Pero aquí el asunto son los zapatos y Flaubert tiene, entre otras, dos escenas grandes, Frédéric, en uno de sus encontronazos castos con madame Arnoux, no se atreve a echar a andar las máquinas de la lascivia, como lo haría muchos años después el viejo Rabour, En el Diario de la Recamarera de Buñuel: ``La señora Arnoux, vuelta de espaldas a la luz, se inclinaba hacia él. Sentía él sobre su frente la caricia de su aliento, a través de la ropa el contacto indeciso de todo su cuerpo. Se estrecharon las manos; la punta de su botín sobresalía un poco bajo el vestido, y él le dijo, con una voz casi desfalleciente: la vista de su pie me turba''.

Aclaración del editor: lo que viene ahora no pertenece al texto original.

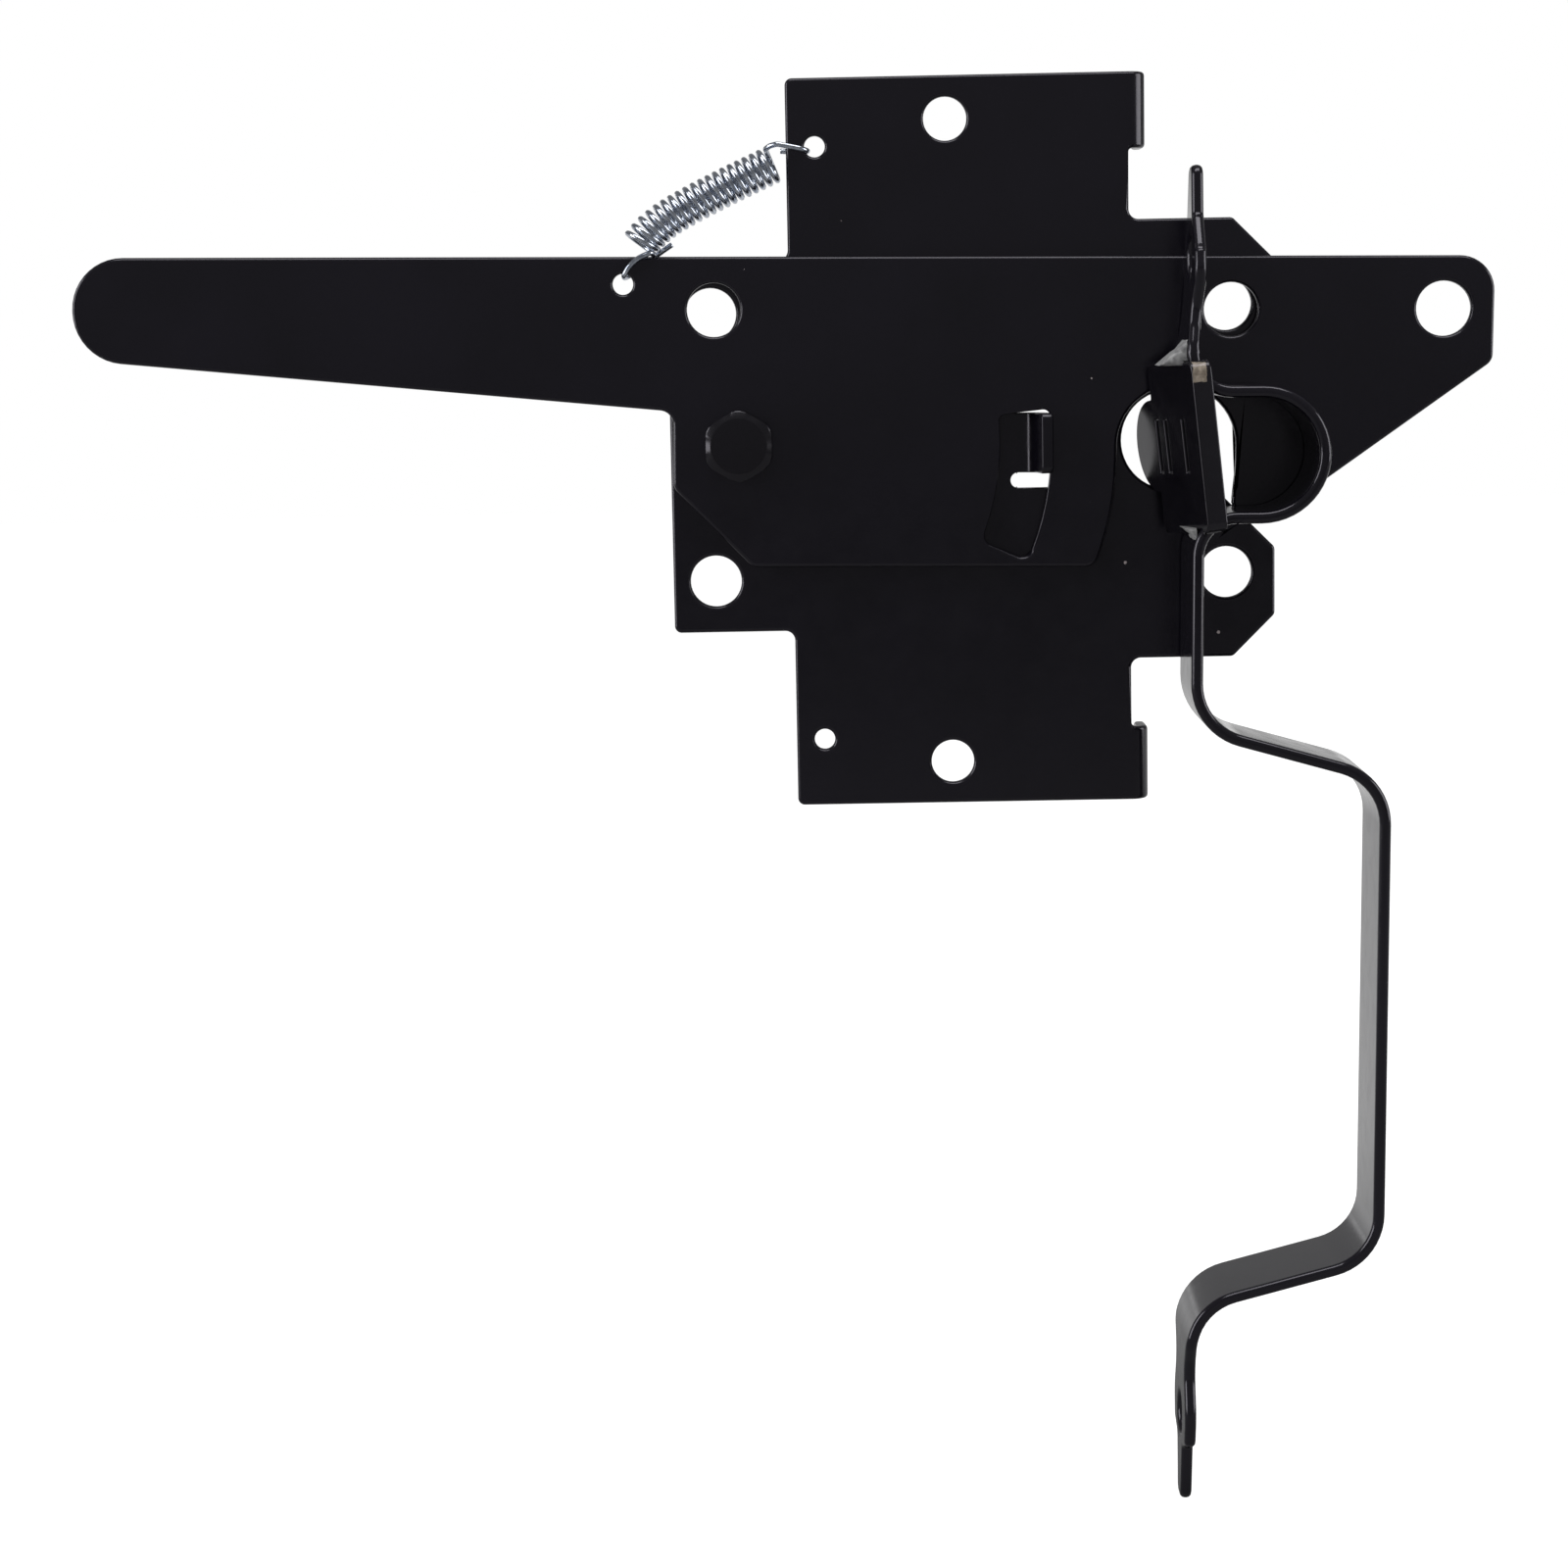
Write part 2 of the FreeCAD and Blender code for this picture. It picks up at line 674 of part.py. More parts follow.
def wire_coil(length, turns):
    """A coil of wire up the Z axis, its turns and its wire many-sided so that its faces stay few."""
    steps = turns * coil_sides_per_turn
    points = []
    for i in range(steps + 1):
        angle = 2 * math.pi * i / coil_sides_per_turn
        points.append(FreeCAD.Vector(coil_radius * math.cos(angle), coil_radius * math.sin(angle),
                                     length * i / steps))
    direction = (points[1] - points[0]).normalize()
    outward = FreeCAD.Vector(direction.y, -direction.x, 0).normalize()
    across = direction.cross(outward)
    section = []
    for i in range(wire_sides + 1):
        angle = 2 * math.pi * i / wire_sides
        section.append(points[0] + outward * (wire_radius * math.cos(angle))
                       + across * (wire_radius * math.sin(angle)))
    return Part.makePolygon(points).makePipeShell([Part.makePolygon(section)], True, False, 1)


def return_spring():
    lever_hole = lever_spring_hole()
    plate_hole = FreeCAD.Vector(spring_hole_x, plate_front / 2, spring_hole_z)
    start = lever_hole + FreeCAD.Vector(coil_start_x_from_hole, 0, coil_start_z_from_hole)
    end = plate_hole + FreeCAD.Vector(coil_end_x_from_hole, 0, coil_end_z_from_hole)
    length = start.distanceToPoint(end)
    along = (end - start).normalize()
    side = along.cross(FreeCAD.Vector(0, -1, 0)).normalize()
    forward = side.cross(along).normalize()
    turns = round(length / coil_pitch)
    coil = wire_coil(length, turns)
    coil.Placement = FreeCAD.Placement(start, FreeCAD.Rotation(forward, side, along, "ZXY"))
    first = start + forward * coil_radius
    last = end + forward * coil_radius
    pieces = [
        spring_hook(first, lever_hole, start - lever_hole, lever_front, lever_rear),
        spring_hook(last, plate_hole, end - plate_hole, plate_front, 0),
        Part.makeSphere(wire_radius, first),
        Part.makeSphere(wire_radius, last),
    ]
    return coil.fuse(pieces)


os.makedirs("parts", exist_ok=True)
nodes = {
    "back_plate": back_plate(),
    "latch_lever": latch_lever(),
    "pivot_stud": pivot_stud(),
    "pivot_washer": pivot_washer(),
    "return_spring": return_spring(),
    "pull_handle": pull_handle(),
    "strike_tongue": strike_tongue(),
    "upper_weld": upper_weld(),
    "lower_weld": lower_weld(),
}
for name, shape in nodes.items():
    shape.exportStep("parts/" + name + ".step")
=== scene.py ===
import math

import bmesh
import bpy
import numpy as np
from mathutils import Matrix, Vector, noise


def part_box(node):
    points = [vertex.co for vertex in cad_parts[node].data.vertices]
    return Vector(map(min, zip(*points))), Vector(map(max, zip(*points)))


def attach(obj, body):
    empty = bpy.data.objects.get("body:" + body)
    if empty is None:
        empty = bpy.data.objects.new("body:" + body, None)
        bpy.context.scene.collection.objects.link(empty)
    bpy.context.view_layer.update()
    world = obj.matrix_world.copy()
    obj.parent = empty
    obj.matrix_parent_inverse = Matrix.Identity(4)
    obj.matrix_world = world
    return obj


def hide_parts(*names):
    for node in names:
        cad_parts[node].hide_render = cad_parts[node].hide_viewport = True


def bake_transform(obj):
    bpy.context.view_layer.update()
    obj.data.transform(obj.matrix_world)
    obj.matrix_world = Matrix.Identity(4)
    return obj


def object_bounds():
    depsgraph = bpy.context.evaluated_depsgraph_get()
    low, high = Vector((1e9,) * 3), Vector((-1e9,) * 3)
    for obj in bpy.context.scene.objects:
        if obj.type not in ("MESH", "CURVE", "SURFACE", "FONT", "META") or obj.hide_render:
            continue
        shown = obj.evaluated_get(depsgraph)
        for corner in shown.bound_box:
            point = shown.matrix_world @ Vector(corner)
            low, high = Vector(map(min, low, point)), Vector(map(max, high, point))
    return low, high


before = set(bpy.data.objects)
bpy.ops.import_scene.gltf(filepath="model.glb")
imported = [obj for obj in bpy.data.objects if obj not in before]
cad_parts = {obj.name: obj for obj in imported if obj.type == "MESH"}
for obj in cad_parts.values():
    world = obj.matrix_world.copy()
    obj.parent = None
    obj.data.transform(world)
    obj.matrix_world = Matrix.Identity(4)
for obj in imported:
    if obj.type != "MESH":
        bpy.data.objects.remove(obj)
cad_low, cad_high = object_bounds()
mm = 0.001

# ---------------------------------------------------------------------------
# The photographer's camera: a long lens a little above and to the left of the latch's middle,
# tipped down by about eight degrees.
camera_data = bpy.data.cameras.new("camera")
camera_data.sensor_width = 36.0
camera_data.lens = 77.507
camera = bpy.data.objects.new("camera", camera_data)
camera.location = (-0.02872, -0.73099, 0.02591)
camera.rotation_euler = [math.radians(a) for a in (82.2647, 1.1246, 0.8302)]
bpy.context.scene.collection.objects.link(camera)
bpy.context.scene.camera = camera
bpy.context.scene.view_settings.view_transform = "Standard"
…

La segunda escena de Flaubert es verdaderamente la lujuria del zapato; no pertenece a La Educación Sentimental, aparece cerca del final de Madame Bovary. Emma, que fácilmente pelearía el galardón de la mujer más deseable de la literatura, estaba sentada en las piernas de León, su amante: ``Cuando se sentaba en las rodillas de él, su pierna quedaba colgando sin llegar al suelo, y aquel calzado primoroso sin talón sólo quedaba sujeto por los dedos a su pie desnudo''.
Don Luis Buñuel y don Gustave Flaubert hubieran podido decir ``a sus pies'' o ``a sus zapatos'' indistintamente.